Ask the rabbi

  • Halacha
  • Christianity and Islam

converting to being a Jew


Rabbi Ari Shvat

Tammuz 7, 5775
I was born into a Christian family in Zambia. In 1985 I took a keen interest in the old testament. I used to read it and had the deep desire to follow it. Even though I diid not understand it. Eventually I found a conservative Christian group that seemed to be followers of the old testament. But through a lot of study, it became obvious to me that Christianity is a made up religion. So I stopped my belief in them and started reading about Judaism. Very serious study followed. I know you do not encourage conversion to Judaism. But since 2005, I have been reading the Tanak and I have so many Questions. I would deeply appreciate your guidance in my learning. Also I have read that goyim need to follow the Noachic laws.

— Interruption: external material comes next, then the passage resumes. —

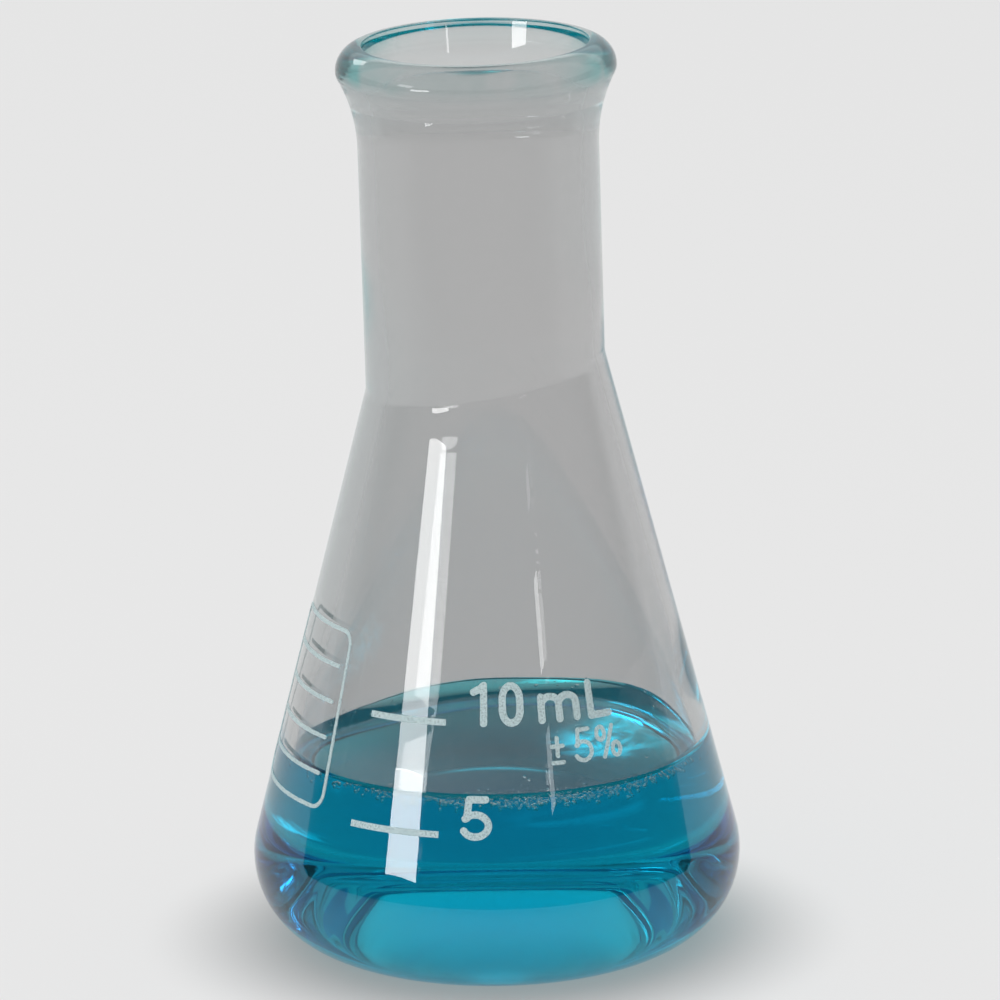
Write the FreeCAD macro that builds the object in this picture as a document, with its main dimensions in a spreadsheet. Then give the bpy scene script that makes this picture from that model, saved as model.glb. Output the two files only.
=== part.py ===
"""Conical (Erlenmeyer) flask of 10 mL, part filled with a blue liquid, as a parametric document.

The flask is one blown piece of borosilicate glass: a thick heel, a conical body, a shoulder
blended into a straight neck, and a flare that ends in a rounded bead. Two graduation lines
are fired onto the cone in enamel. The liquid fills the cavity up to a level with a meniscus.

The origin is the centre of the base ring, +Z is up and -Y is the printed front.
All lengths are in millimetres and all angles in degrees.
"""
import FreeCAD, Part
import math
import os
import Sketcher
from FreeCAD import Vector

# alias, value, meaning
SIZES = [
    ("total_height", 60.0, "base ring to crown of the lip"),
    ("body_radius", 15.96, "largest outer radius, at the heel"),
    ("heel_radius", 5.86, "outer rounding between base and cone"),
    ("shoulder_height", 38.2, "where the lines of cone and neck meet"),
    ("shoulder_blend", 5.0, "outer rounding between cone and neck"),
    ("neck_radius", 7.76, "outer radius of the straight neck"),
    ("neck_bore_radius", 6.65, "inner radius of the straight neck"),
    ("wall_thickness", 1.1, "wall of the cone, square to it"),
    ("inner_shoulder_blend", 6.0, "inner rounding between cone and neck"),
    ("flare_radius", 10.2, "hollow rounding from neck to lip"),
    ("lip_radius", 9.02, "largest radius of the lip bead"),
    ("lip_under_round", 0.85, "rounding under the bead"),
    ("lip_over_round", 1.65, "rounding from the bead's edge to its crown"),
    ("base_thickness", 1.7, "height of the cavity's lowest ring above the base"),
    ("cavity_heel_radius", 5.2, "inner rounding between floor and cone"),
    ("floor_rise", 0.5, "how much the cavity's floor is domed"),
    ("push_up_radius", 8.4, "radius of the hollow under the base"),
    ("push_up_height", 0.6, "depth of the hollow under the base"),
    ("liquid_level", 12.8, "height of the flat part of the liquid's surface"),
    ("meniscus_height", 0.8, "how far the liquid climbs the wall"),
    ("meniscus_radius", 2.0, "rounding of the meniscus"),
    ("enamel_thickness", 0.06, "thickness of the fired print"),
    ("front_angle", -90.0, "azimuth of the printed front, from +X"),
    ("line_width", 0.42, "width of a graduation line, along the cone"),
    ("line_10_height", 18.28, "middle of the 10 mL line"),
    ("line_10_start_angle", -37.4, "azimuth of its left end, from the front"),
    ("line_10_span_angle", 23.4, "angle that it covers"),
    ("line_5_height", 11.34, "middle of the 5 mL line"),
    ("line_5_start_angle", -39.1, "azimuth of its left end, from the front"),
    ("line_5_span_angle", 24.5, "angle that it covers"),
]

# Names of the points on a sketch's edge, each at the index that the sketcher knows it by.
POINTS = ["whole edge", "start", "end", "centre"]

doc = FreeCAD.newDocument("conical_flask")


def make_sheet():
    """Put the driving sizes into a spreadsheet, one aliased cell each."""
    sheet = doc.addObject("Spreadsheet::Sheet", "sizes")
    for row, (alias, value, meaning) in enumerate(SIZES, start=1):
        sheet.set("A%d" % row, meaning)
        sheet.set("B%d" % row, str(value))
        sheet.setAlias("B%d" % row, alias)
    doc.recompute()
    return sheet


sheet = make_sheet()


def size(alias):
    """Value of one cell, for the starting shape of a sketch."""
    return float(sheet.get(alias))


def polar(centre, radius, angle):
    return Vector(centre.x + radius * math.cos(angle), centre.y + radius * math.sin(angle), 0)


class Section:
    """A half section in the XZ plane, whose dimensions are tied to the sheet."""

    def __init__(self, body, name):
        self.sketch = body.newObject("Sketcher::SketchObject", name)
        plane = [o for o in body.Origin.OriginFeatures if o.Role == "XZ_Plane"][0]
        self.sketch.AttachmentSupport = [(plane, "")]
        self.sketch.MapMode = "FlatFace"

    def line(self, start, end, construction=False):
        return self.sketch.addGeometry(Part.LineSegment(start, end), construction)

    def arc(self, centre, radius, start_angle, end_angle, construction=False):
        """Counter-clockwise arc, with its angles in radians."""
        circle = Part.Circle(centre, Vector(0, 0, 1), radius)
        return self.sketch.addGeometry(Part.ArcOfCircle(circle, start_angle, end_angle), construction)

    def constrain(self, terms):
        """Add a constraint, whose terms may name points, and return its index."""
        numbered = [POINTS.index(term) if term in POINTS else term for term in terms]
        return self.sketch.addConstraint(Sketcher.Constraint(*numbered))

    def relate(self, *terms):
        self.constrain(terms)

    def join(self, first, first_end, second, second_end):
        self.relate("Coincident", first, first_end, second, second_end)

    def smooth(self, first, first_end, second, second_end):
        self.relate("Tangent", first, first_end, second, second_end)

    def dimension(self, terms, formula):
        """A dimension that follows the sheet. Terms end with its starting value."""
        self.sketch.setExpression("Constraints[%d]" % self.constrain(terms), formula)

    def across(self, edge, point, start_value, formula):
        self.dimension(("DistanceX", edge, point, start_value), formula)

    def up(self, edge, point, start_value, formula):
        self.dimension(("DistanceY", edge, point, start_value), formula)

    def radius(self, edge, alias):
        self.dimension(("Radius", edge, size(alias)), "sizes." + alias)

    def on_axis(self, edge, point):
        """Hold a point on the sketch's own upright axis, which the sketcher knows as -2."""
        self.relate("PointOnObject", edge, point, -2)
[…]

But we also need to be guided on so many things.
As you well know, Judaism is the most tolerant of religions, and isn’t at all interested in gentiles converting to be Jewish. It's preferable for gentiles to carefully practice the 7 Noachide commands, rather than the much more demanding and difficult 613 commandments, which obligate the Jew. That being said, one who seriously wants to convert (after we first try to convince them not to do so), is willingly accepted as a total 100% Jew. On the other hand, other sources (like Yirmiyahu 3, 17, M’lachim (Kings) I, 8, 41-43) are referring to the gentile nations who remain gentiles, yet see the God of Israel as the Univeral God, the Tanach and 7 mitzvot of Noah as their values, and support Israel and Jerusalem as the spiritual capital of mankind. Like any serious topic, one can’t study Judaism from afar, and needs to meet personally with rabbis, see the “Living Torah” up close by spending time with practicing Jewish families, and ask his/her questions and raise his/her difficulties personally, and not by “long distance”. I suggest first reading Herman Wouk’s book, “This Is My God”, to get a first-hand “overview” and explanation from a practicing orthodox Jew, and if you are still interested in practically converting, contact an orthodox rabbi in the country which is most “live-able” for you (obviously preferably, the Land of Israel), and proceed accordingly. All the best in your search for truth!